No fim, chegar a uma ponte. Uma ponte que liga duas margens. Uma ponte de deuses que vão dando sinais. Uma ponte que a cada passo dado nos diz que os passos passados seriam dados da mesma forma. Com esta certeza, chegamos ao lado de lá. Livres. Com a procura do interior perdoada.


E o sol continua a brilhar.


P.S. Do filme Wild.

sábado, janeiro 17, 2015

O lugarzinho

A porta era pequenina. Era preciso baixar a cabeça e empurrar a porta com alguma persistência.
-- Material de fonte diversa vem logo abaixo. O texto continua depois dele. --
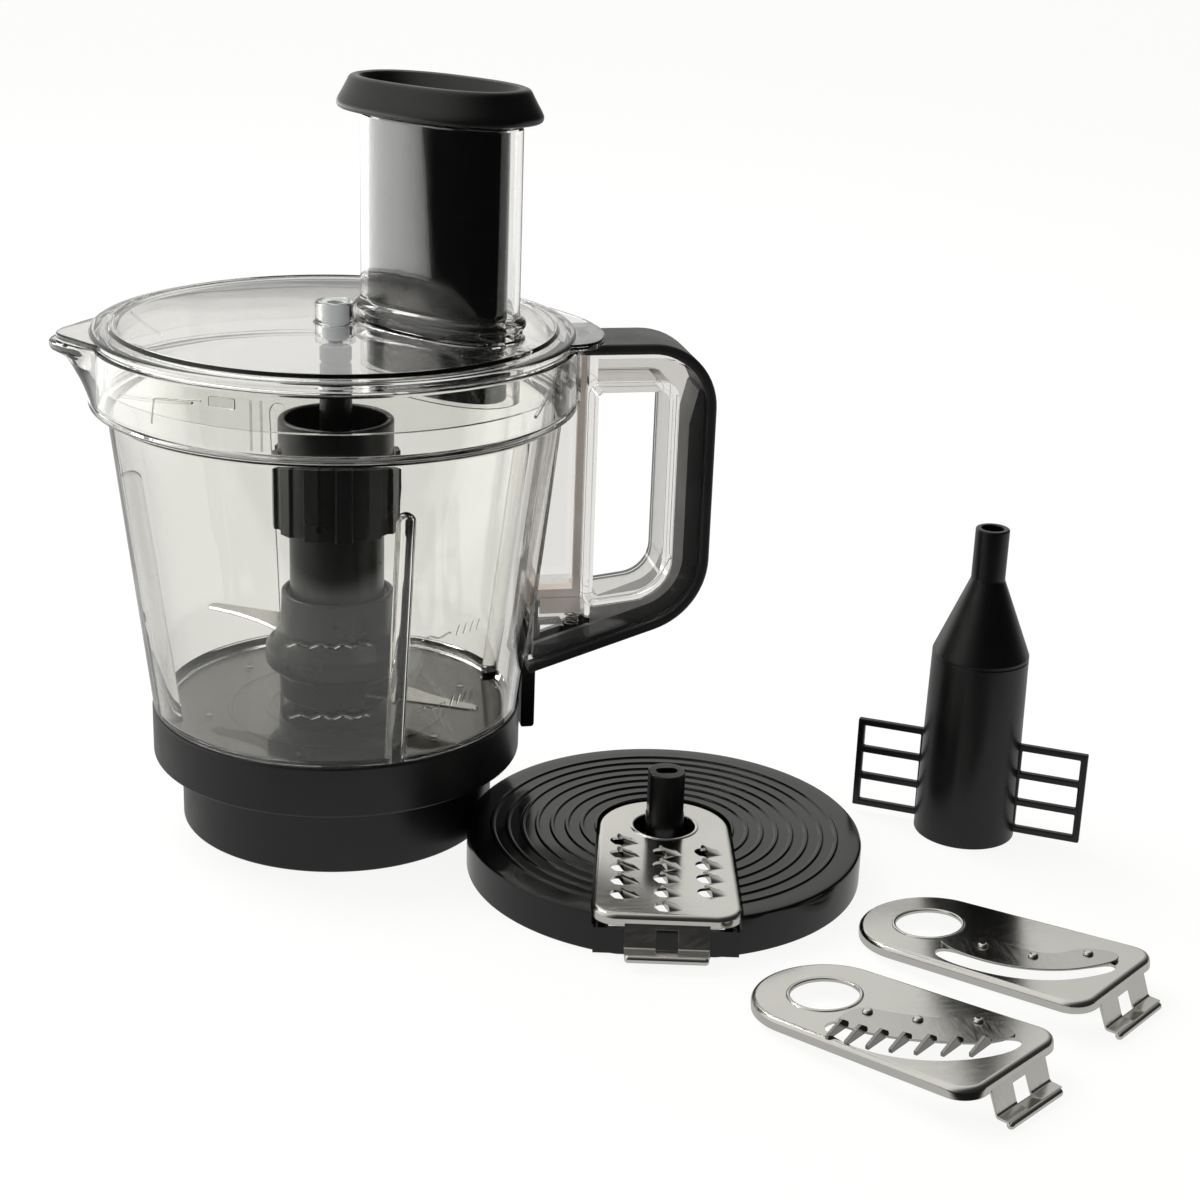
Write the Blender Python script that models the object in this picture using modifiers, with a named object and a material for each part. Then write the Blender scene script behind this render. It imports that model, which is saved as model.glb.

Estava aberta, mesmo parecendo que tinhas as trancas. A curiosidade era alguma. Abrir uma porta desconhecida, sem antes pedir permissão. Um pouco de ousadia e uma capa de valentia. Afinal, que mundo era aquele que se esperava encontrar?

Não havia expectativas. Simplesmente, a porta tinha algo que fazia querer entrar. Sem muitos pormenores de explicação.

Em primeiro silêncio e olhos fechados. A luz a tocar na cara e a fazer corar. Os olhos a abrir. O lugar não tinha espaço nem tempo. Era o lugar. O lugar que se procurava. O lugar que tinha ficado esquecido na memória. E ali não havia nada. A não ser um encontro. De silêncio e de palavras.

Era o lugar pequenino, o meu lugarzinho.


Volta e meia gosto de voltar a abrir a porta.